On regrettera simplement, outre la rugosité excessive de certains passages dès le mode Normal,
les fréquents soucis de lisibilité de l'action : il y a souvent trop d'effets visuels et la caméra est régulièrement trop proche ou mal positionnée (malgré l'option de "dézoom"). Ces derniers rajoutent une complexité supplémentaire à des affrontements qui n'en manquent généralement pas et peuvent nous faire perdre des objets de soin voire une heure virtuelle en cas de fuite. Enfin, dommage que l'on n'ait que 3 styles maximum en combat car, si cela suffit bien souvent, il arrive assez fréquemment que l'on échoue faute d'avoir les bons coups ou équipements... et que l'on perde alors du temps. Eh oui, le temps, toujours le temps…

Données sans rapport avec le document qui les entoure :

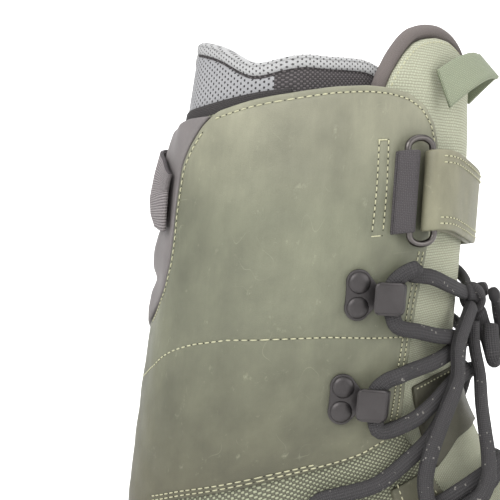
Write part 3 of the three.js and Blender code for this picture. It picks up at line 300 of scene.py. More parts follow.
def weave(name, thread, gap_shade, pitch, second=None):
    """Woven cloth, with painted shade in the gaps between the threads. The UV map is in mm."""
    depth, fleck = 0.00025, 0.35
    m = Nodes(name, thread, 0.85)
    uv, u, v = m.uv_axes()
    wobble = m.noise(uv, 0.35, 2)
    u = m.math("MULTIPLY_ADD", wobble, pitch * 0.8, u)
    v = m.math("MULTIPLY_ADD", wobble, pitch * 0.6, v)
    checker = m.math("MULTIPLY", m.wave(u, 2 * pitch), m.wave(v, 2 * pitch))
    height = m.math("MULTIPLY_ADD", m.math("ABSOLUTE", checker), 0.75, 0.2)
    over = m.math("MULTIPLY_ADD", m.math("SIGN", checker), 0.5, 0.5)
    yarn = m.noise(uv, 1.8, 3)
    warp = m.mix(over, thread, second or times(thread, 0.86))
    # Painted shade: where the weave lies low, between the threads, the colour goes toward the gap colour
    colour = m.mix(m.math("POWER", m.math("SUBTRACT", 1.0, height), 1.8), warp, gap_shade)
    colour = m.multiply(colour, yarn, fleck)
    broad = m.noise(m.coordinates("Object"), 14.0, 3)
    m.colour(m.multiply(colour, broad, 0.25))
    return m.normal(m.bump(yarn, depth * 0.4, m.bump(height, depth)))


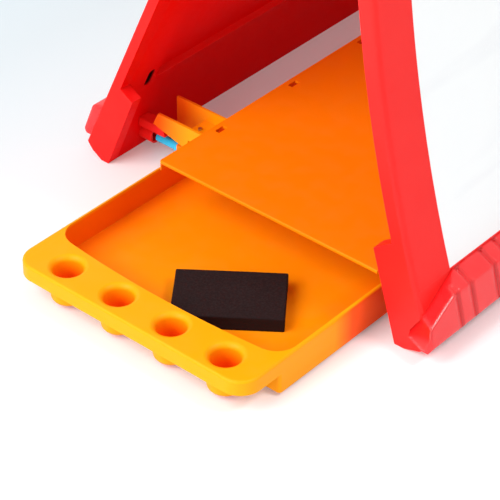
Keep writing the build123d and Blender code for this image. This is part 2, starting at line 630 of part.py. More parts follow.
# ---- keeper: a barrel on the rear foot with a square socket for the bolt ----
bolt_keeper = rod_x(-FOOT_X - 2, KEEPER_MOUTH, BOLT_Y, BOLT_Z, KEEPER_R)
inside_tent = slab(
    [(rail_face(0), 0), (rail_face(ARM_TOP), ARM_TOP), (0, ARM_TOP), (0, 0)], -R, R
)
bolt_keeper &= inside_tent
socket = BOLT_R + KEEPER_PLAY
bolt_keeper -= block(
    KEEPER_MOUTH - KEEPER_DEEP,
    KEEPER_MOUTH + PAST,
    BOLT_Y - socket,
    BOLT_Y + socket,
    BOLT_Z - socket,
    BOLT_Z + socket,
)

# ---- hinge pin and caps -----------------------------------------------------
pin_end = KNUCKLE_END + CAP_THICK - CAP_BASE
hinge_pin = rod_y(HINGE_X, -pin_end, pin_end, HINGE_Z, PIN_R)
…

C'est indéniable, ce troisième volet de la saga Final Fantasy 13 divisera encore plus que ses prédécesseurs. S'il nous a vraiment plu par ses systèmes de combat et d'évolution ainsi que par sa liberté d'action, il nous a par contre frustrés par son compte à rebours un peu trop oppressant adossé à une difficulté déstabilisante, son histoire peu envoûtante, ses choix artistiques discutables et sa technique parfois franchement faiblarde. De plus en plus prenant et gratifiant à mesure qu'on le pratique, le titre parvient tout de même à obtenir un avis favorable de notre part… mais il aurait pu être tellement meilleur avec un brin d'inspiration et de finition supplémentaires ! Dommage.